L’intégration des considérations environnementales et sociales dans l’arbitrage reflète l’évolution des attentes sociétales. De plus en plus de sentences prennent en compte le respect des droits humains, la protection de l’environnement ou la lutte contre la corruption, y compris lorsque ces questions ne figurent pas explicitement dans le contrat litigieux. Cette tendance pourrait s’accentuer avec l’émergence d’un corps de règles transnationales sur la responsabilité sociale des entreprises.

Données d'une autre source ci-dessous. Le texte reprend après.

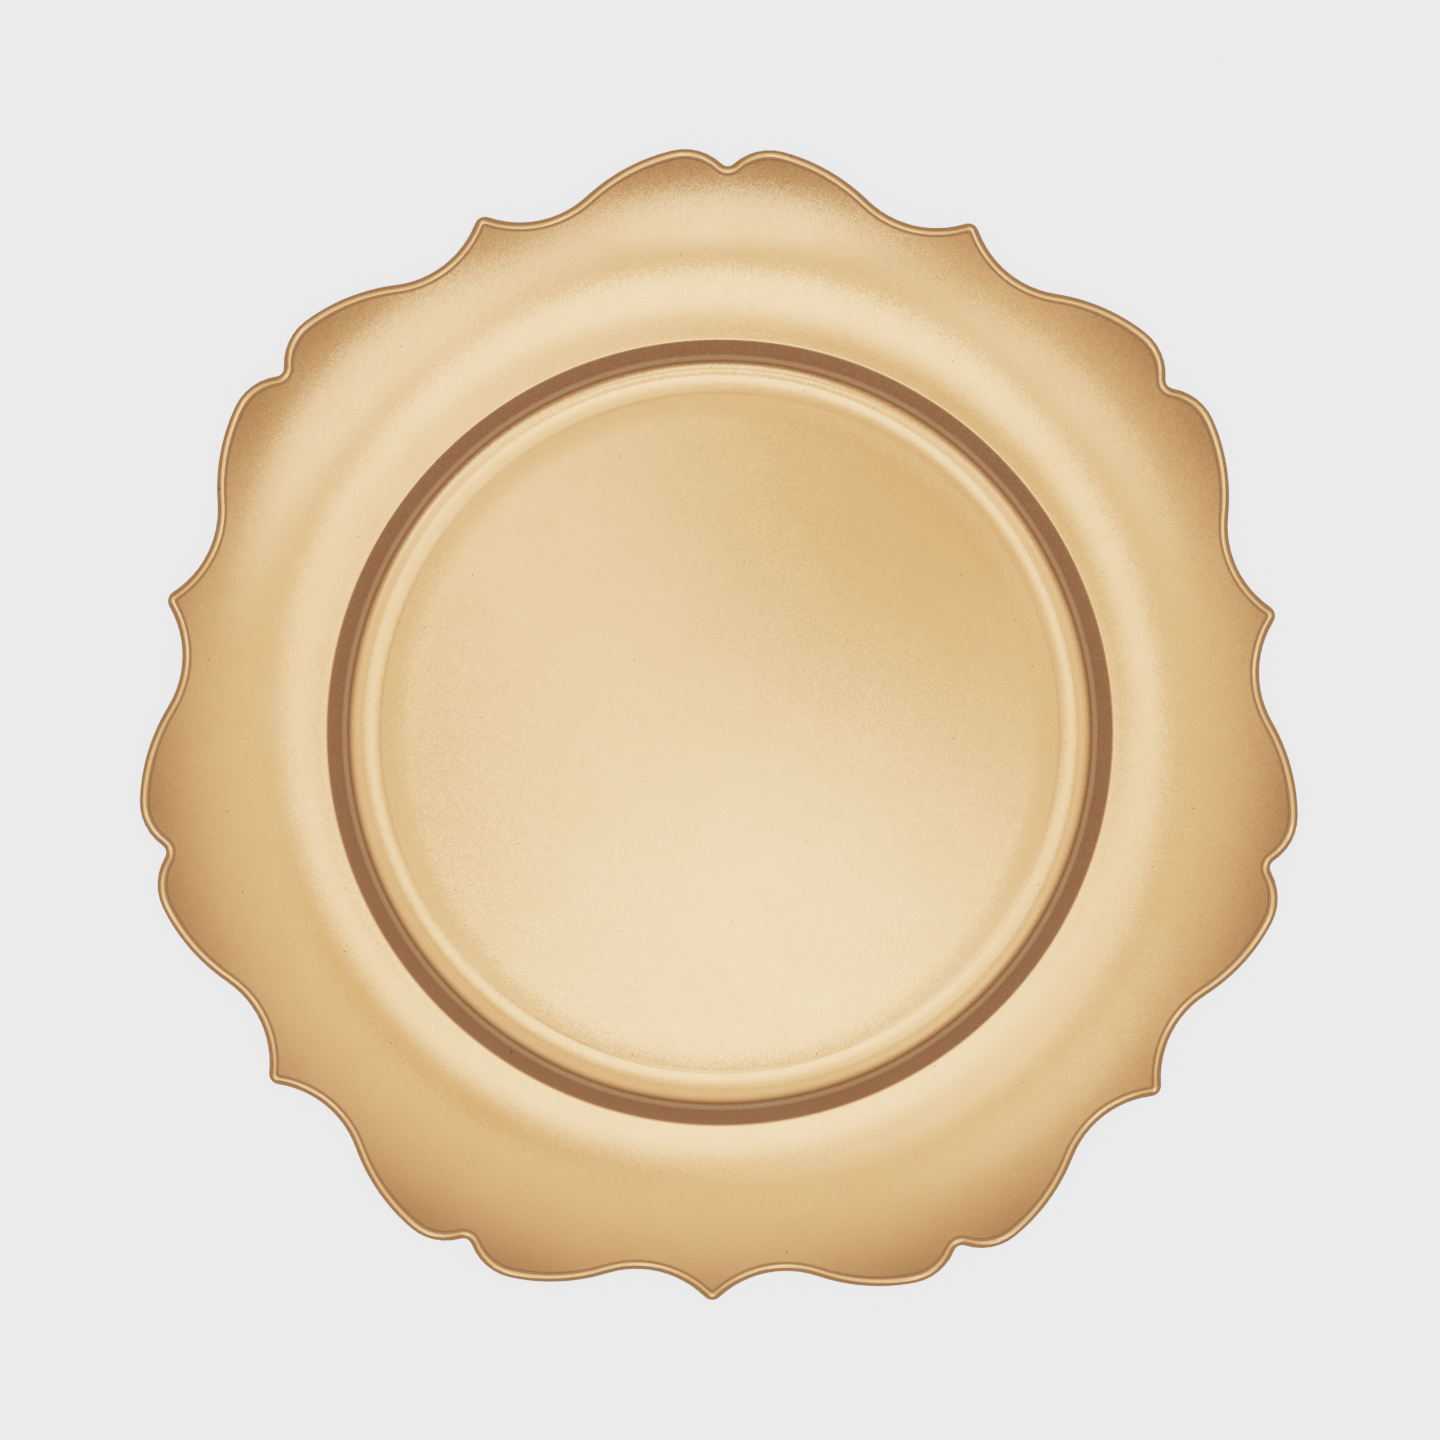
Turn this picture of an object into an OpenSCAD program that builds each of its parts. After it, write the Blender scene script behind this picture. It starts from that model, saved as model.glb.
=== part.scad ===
// Scalloped charger plate, moulded in one piece: a sunken round well, a broad rim that
// sweeps upward to a beaded edge of seven scallops, and a foot ring under the floor.
// Millimetres. The foot ring rests on Z = 0, the axis of the plate is Z, and one
// pointed tip of the edge faces -Y.

/* [Size] */
// Diameter of the circle round the lobe ends
plate_d = 330; // [324:1:340]
// Thickness of the moulded wall
wall = 2.2; // [1.8:0.1:2.6]

/* [Well] */
// Diameter of the well, where the level part of the rim ends
well_d = 224; // [220:0.1:228]
// Depth of the floor below the rim
well_depth = 5.6; // [5:0.1:8]
// Radius of the gentle sweep at the outside of the floor
sweep_r = 42; // [30:0.1:48]
// Slope at which the sweep runs into the cove
sweep_slope = 8; // [4:1:12]
// Radius of the cove
cove_r = 7.5; // [6:0.1:9]
// Slope of the straight side above the cove
side_slope = 48; // [44:1:54]
// Radius of the rounded edge at the top of the side
edge_r = 1.3; // [0.6:0.1:1.8]

/* [Rim] */
// Width of the level band between the well and the rim's upward curve
level_w = 1.4; // [1:0.1:5]
// Rise of the rim from the level band to the lobe ends
rim_rise = 9.8; // [6:0.1:12]

/* [Scalloped edge] */
// Radius of the hollow on each side of a tip
hollow_r = 28.8; // [28:0.1:30]
// Distance of the hollow's centre beyond the circle round the lobe ends
hollow_out = 17.3; // [17:0.1:18]
// Turn from a tip to the centre of its hollow
hollow_turn = 6.73; // [6.6:0.01:6.9]
// Radius of the shoulder between a hollow and a lobe end
shoulder_r = 55; // [52:1:60]
// Radius of the lobe ends
lobe_r = 15.7; // [15:0.1:16.5]
// Turn from a tip to the centre of the lobe end
lobe_turn = 21.15; // [21:0.01:21.3]
// Rounding of the tips
tip_r = 3.2; // [3:0.1:4]
// Rounding of the notches between two lobes
notch_r = 2.4; // [2:0.1:3]

/* [Bead] */
// Width of the bead that follows the edge
bead_w = 2.4; // [2:0.1:2.5]
// Height of the bead above the rim
bead_h = 0.5; // [0.5:0.1:1.2]
// Distance from the edge to the crest of the bead
bead_inset = 1.4; // [1.35:0.01:1.5]

/* [Foot ring] */
// Diameter of the middle of the foot ring
foot_d = 186; // [150:1:188]
// Height of the foot ring under the floor
foot_h = 1.8; // [1.2:0.1:3]
// Width of the foot ring where it rests
foot_w = 3; // [2:0.1:4]
// Widening of the foot ring on each side, up to the floor
foot_draft = 0.5; // [0.2:0.1:1]

/* [Gate mark] */
// Diameter of the shallow dimple under the middle of the floor
dimple_d = 9; // [6:1:14]
// Depth of the dimple
dimple_h = 0.5; // [0.3:0.1:0.8]
// Diameter of the gate stub that stands in the dimple
stub_d = 2.6; // [2:0.1:4]
// Height of the gate stub
stub_h = 0.4; // [0.2:0.1:0.4]

/* [Hidden] */
$fn = 96;

gold = "#D8B27C";

// Solids that are joined run this far into each other
bite = 0.6;

// Spacing of the points: degrees along the small arcs, millimetres along the rim
small_step = 12;
rim_step = 8;

// Bands that build up the rounded bead
bead_bands = 2;

// Radii of the plate, the well and the blank that the edge is cut from
plate_r = plate_d / 2;
well_r = well_d / 2;
blank_r = plate_r + 2 * wall;

// Heights of the floor and of the level part of the rim
floor_z = foot_h + wall;
rim_z = floor_z + well_depth;

// The side of the well is a sweep, a cove, a straight and a rounded edge, each tangent to
// the next. The straight takes up what is left of the depth.
sweep_rise = sweep_r * (1 - cos(sweep_slope));
cove_rise = cove_r * (cos(sweep_slope) - cos(side_slope));
edge_rise = edge_r * (1 - cos(side_slope));
side_len = (well_depth - sweep_rise - cove_rise - edge_rise) / sin(side_slope);

// Centres and ends of those four, as [radius, height], from the top down
edge_c = [well_r, rim_z - edge_r];
side_top = edge_c + polar(edge_r, side_slope + 90);
side_foot = side_top - polar(side_len, side_slope);
cove_c = side_foot + polar(cove_r, side_slope + 90);
sweep_c = cove_c + polar(sweep_r - cove_r, sweep_slope + 90);

// The rim is one arc, level where it starts
rim_r0 = well_r + level_w;
rim_run = plate_r - rim_r0;
rim_arc_r = (rim_run * rim_run + rim_rise * rim_rise) / (2 * rim_rise);
rim_c = [rim_r0, rim_z + rim_arc_r];
rim_turn = asin((blank_r - rim_r0) / rim_arc_r);
rim_steps = ceil((blank_r - rim_r0) / rim_step);

// Under the rim, the back of the straight side runs up until it meets the back of the rim
back_foot = side_foot + polar(wall, side_slope - 90);
back_top_z = rim_z - wall;
back_top_r = back_foot.x + (back_top_z - back_foot.y) / tan(side_slope);

// Half a scallop, from a tip at angle 0 to a notch at angle half_turn, is five arcs: tip,
// hollow, shoulder, lobe end and notch. When the edge is inset, their centres stay. The
// turns of the hollow and the lobe end suit seven scallops.
scallops = 7;
half_turn = 180 / scallops;
hollow_c = polar(plate_r + hollow_out, hollow_turn);
lobe_c = polar(plate_r - lobe_r, lobe_turn);
shoulder_c = apex(hollow_c, lobe_c, hollow_r + shoulder_r, shoulder_r - lobe_r);
tip_c = [hollow_c.x - sqrt(pow(hollow_r + tip_r, 2) - pow(hollow_c.y, 2)), 0];
notch_c = on_ray(lobe_c, lobe_r + notch_r, half_turn);

// Directions in which each arc hands over to the next
tip_end = bearing(tip_c, hollow_c);
shoulder_start = bearing(shoulder_c, hollow_c);
lobe_start = bearing(shoulder_c, lobe_c);
lobe_end = bearing(lobe_c, notch_c);

// A point at distance r from the origin, in direction a
function polar(r, a) = r * [cos(a), sin(a)];

// Direction from point p to point q
function bearing(p, q) = atan2(q.y - p.y, q.x - p.x);

// The point at distance dp from p and dq from q, to the left of the way from p to q
function apex(p, q, dp, dq) =
    let (w = norm(q - p), x = (dp * dp - dq * dq + w * w) / (2 * w), a = bearing(p, q))
    p + polar(x, a) + polar(sqrt(dp * dp - x * x), a + 90);

// The far point at distance d from p on the ray from the origin in direction a
function on_ray(p, d, a) =
    let (x = p * polar(1, a), y = p * polar(1, a + 90))
    polar(x + sqrt(d * d - y * y), a);

// Points along an arc from direction a0 up to, but not at, direction a1
function arc(c, r, a0, a1, step = small_step) =
    let (n = ceil(abs(a1 - a0) / step))
    [for (i = [0:n - 1]) c + polar(r, a0 + (a1 - a0) * i / n)];

// Point p turned by the angle a about the origin
function turned(p, a) = polar(norm(p), atan2(p.y, p.x) + a);

// Point p mirrored in the line through the origin in direction a
function mirrored(p, a) = polar(norm(p), 2 * a - atan2(p.y, p.x));

// Half a scallop, inset by d, up to but not at the notch point. The two wide arcs take
// finer steps than the small ones.
function half_scallop(d) = concat(
    arc(tip_c, tip_r - d, 0, tip_end),
    arc(hollow_c, hollow_r + d, tip_end + 180, shoulder_start + 180, small_step / 2),
    arc(shoulder_c, shoulder_r - d, shoulder_start, lobe_start, small_step / 2),
    arc(lobe_c, lobe_r - d, lobe_start, lobe_end),
    arc(notch_c, notch_r + d, lobe_end + 180, half_turn + 180)
);

// A whole scallop, inset by d: one half, the notch point and the mirrored half
function scallop(d) =
    let (side = half_scallop(d))
    concat(
        side,
        [notch_c - polar(notch_r + d, half_turn)],
        [for (i = [len(side) - 1:-1:1]) mirrored(side[i], half_turn)]
    );

// Points along the rim's section, at the distance t below its upper surface
function rim_line(t) =
    [for (i = [0:rim_steps]) rim_c + polar(rim_arc_r + t, rim_turn * i / rim_steps - 90)];

// Upper surface of the section, from the axis outward
function upper_line() = concat(
    [[0, floor_z]],
    arc(sweep_c, sweep_r, -90, sweep_slope - 90, small_step / 6),
    arc(cove_c, cove_r, sweep_slope - 90, side_slope - 90, small_step / 2),
    [side_foot],
    arc(edge_c, edge_r, side_slope + 90, 90),
    [[well_r, rim_z]],
    rim_line(0)
);

// Underside of the section, from the axis outward
function lower_line() = concat(
    [[0, floor_z - wall]],
    arc(sweep_c, sweep_r + wall, -90, sweep_slope - 90, small_step / 6),
    arc(cove_c, cove_r + wall, sweep_slope - 90, side_slope - 90, small_step / 2),
    [back_foot, [back_top_r, back_top_z]],
    rim_line(wall)
);

// The points of a line in the opposite order
function backward(line) = [for (i = [len(line) - 1:-1:0]) line[i]];

// The scalloped outline, inset by d, with a tip towards -Y
module outline(d = 0) {
    polygon([for (k = [0:scallops - 1]) for (p = scallop(d)) turned(p, 2 * half_turn * k - 90)]);
}

// Floor, well and rim, cut to the scalloped outline
module shell() {
    intersection() {
        rotate_extrude() polygon(concat(upper_line(), backward(lower_line())));
        linear_extrude(rim_z + 2 * rim_rise) outline();
    }
}

// One band of the bead: a skin of the rim, raised by the height lift and kept only between
// two insets of the outline
module bead_band(lift, half_w) {
    intersection() {
        rotate_extrude() polygon(concat(rim_line(-lift), backward(rim_line(bite))));
        linear_extrude(rim_z + 2 * rim_rise) difference() {
            outline(bead_inset - half_w);
            outline(bead_inset + half_w);
        }
    }
}

// The bead along the edge, in bands that narrow like a half ellipse
module bead() {
    for (i = [1:bead_bands]) {
        across = sqrt(1 - pow((i - 0.5) / bead_bands, 2));
        bead_band(bead_h * i / bead_bands, bead_w / 2 * across);
    }
}

// Foot ring under the floor, wider at its root
module foot_ring() {
    root = foot_w / 2 + foot_draft;
    rotate_extrude() translate([foot_d / 2, 0]) polygon([
        [-foot_w / 2, 0],
        [foot_w / 2, 0],
        [root, foot_h],
        [root, foot_h + bite],
        [-root, foot_h + bite],
        [-root, foot_h],
    ]);
}

// The dimple at the moulding gate, to be taken away from the floor
module gate_dimple() {
    translate([0, 0, foot_h - bite]) cylinder(d = dimple_d, h = dimple_h + bite);
}

// What is left of the gate, standing in the dimple
module gate_stub() {
    translate([0, 0, foot_h + dimple_h - stub_h]) cylinder(d = stub_d, h = stub_h + bite);
}

module plate() {
    color(gold) {
        difference() {
            union() {
                shell();
                bead();
                foot_ring();
            }
            gate_dimple();
        }
        gate_stub();
    }
}

plate();
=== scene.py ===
"""Visual model of a scalloped charger plate, moulded in one piece and sprayed gold.

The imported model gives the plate's place and overall size. The shell is drawn, inset and
extruded again as one smooth closed mesh, dressed in a metallic lacquer and set under a
plain soft studio sky.
"""

import logging
import math
from dataclasses import dataclass
from enum import Enum
from itertools import pairwise

import bmesh
import bpy
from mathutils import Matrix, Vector


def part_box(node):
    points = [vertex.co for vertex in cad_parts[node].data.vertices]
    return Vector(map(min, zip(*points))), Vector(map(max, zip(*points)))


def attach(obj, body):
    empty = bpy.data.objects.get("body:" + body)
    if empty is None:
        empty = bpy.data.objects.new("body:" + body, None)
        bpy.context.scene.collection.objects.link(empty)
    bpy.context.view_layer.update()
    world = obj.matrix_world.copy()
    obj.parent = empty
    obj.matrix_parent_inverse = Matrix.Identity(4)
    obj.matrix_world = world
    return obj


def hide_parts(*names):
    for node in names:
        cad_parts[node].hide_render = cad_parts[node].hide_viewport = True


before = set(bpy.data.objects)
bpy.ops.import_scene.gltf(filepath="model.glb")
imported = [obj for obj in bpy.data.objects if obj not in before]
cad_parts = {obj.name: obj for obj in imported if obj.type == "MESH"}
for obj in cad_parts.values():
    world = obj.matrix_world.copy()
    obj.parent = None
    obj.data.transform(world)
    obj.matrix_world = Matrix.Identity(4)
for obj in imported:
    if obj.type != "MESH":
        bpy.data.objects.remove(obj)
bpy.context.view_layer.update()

NODE = "plate"
BODY = "root"
AXIS_UP = (0.0, 0.0, 1.0)
ORIGIN = (0.0, 0.0, 0.0)
LOG = logging.getLogger("charger_plate")

Ring = tuple[float, float]
"""A ring's inset or radius, and its height, in metres."""


# ---------------------------------------------------------------- small helpers


def mm(value: float) -> float:
    """Returns the length in metres of a value in millimetres."""
    return value / 1000.0


def polar(radius: float, angle: float) -> Vector:
    """Returns the flat point at a radius and an angle in radians from the axis."""
    return Vector((radius * math.cos(angle), radius * math.sin(angle)))


def bearing(start: Vector, end: Vector) -> float:
    """Returns the direction from one flat point to another, in radians."""
    return math.atan2(end.y - start.y, end.x - start.x)


def linear_colour(code: str) -> tuple[float, float, float, float]:
    """Turns an sRGB hex colour into linear RGBA.

    Args:
        code: Six hex digits, such as "C9A36B".

    Returns:
        Linear red, green and blue, and an alpha of one.
    """
    channels = [int(code[at:at + 2], 16) / 255.0 for at in (0, 2, 4)]
    linear = [c / 12.92 if c <= 0.04045 else ((c + 0.055) / 1.055) ** 2.4 for c in channels]
    return (linear[0], linear[1], linear[2], 1.0)


def add_node(
    tree: bpy.types.NodeTree, kind: str, inputs: dict | None = None, **settings: object
) -> bpy.types.Node:
    """Adds a shader node with its settings, and sets or links its inputs.

    Args:
        tree: The node tree that the node goes into.
        kind: The node's type name.
        inputs: Input name or number to a value, or to the output socket that feeds it.
        **settings: Attributes of the node, such as operation.

    Returns:
        The new node.
    """
    node = tree.nodes.new(kind)
    for name, value in settings.items():
        setattr(node, name, value)
    for key, value in (inputs or {}).items():
        if isinstance(value, bpy.types.NodeSocket):
            tree.links.new(value, node.inputs[key])
        else:
            node.inputs[key].default_value = value
    return node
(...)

La coordination entre juridictions arbitrales et étatiques s’améliore progressivement, grâce à une meilleure compréhension mutuelle. Des initiatives de formation croisée permettent aux juges de mieux appréhender les spécificités de l’arbitrage, tandis que les arbitres intègrent davantage les préoccupations d’ordre public dans leurs décisions. Cette coopération, plutôt qu’une concurrence stérile, laisse entrevoir un système de justice complémentaire où chaque mode de résolution des litiges trouve sa place optimale.

En définitive, l’arbitrage ne constitue pas simplement une alternative aux tribunaux, mais un véritable laboratoire d’innovation procédurale dont certaines pratiques influencent désormais la justice étatique elle-même. Sa capacité à combiner tradition et modernité, rigueur juridique et pragmatisme, en fait un mécanisme particulièrement adapté aux défis du XXIe siècle, à condition de poursuivre sa transformation vers plus d’accessibilité, de diversité et de légitimité.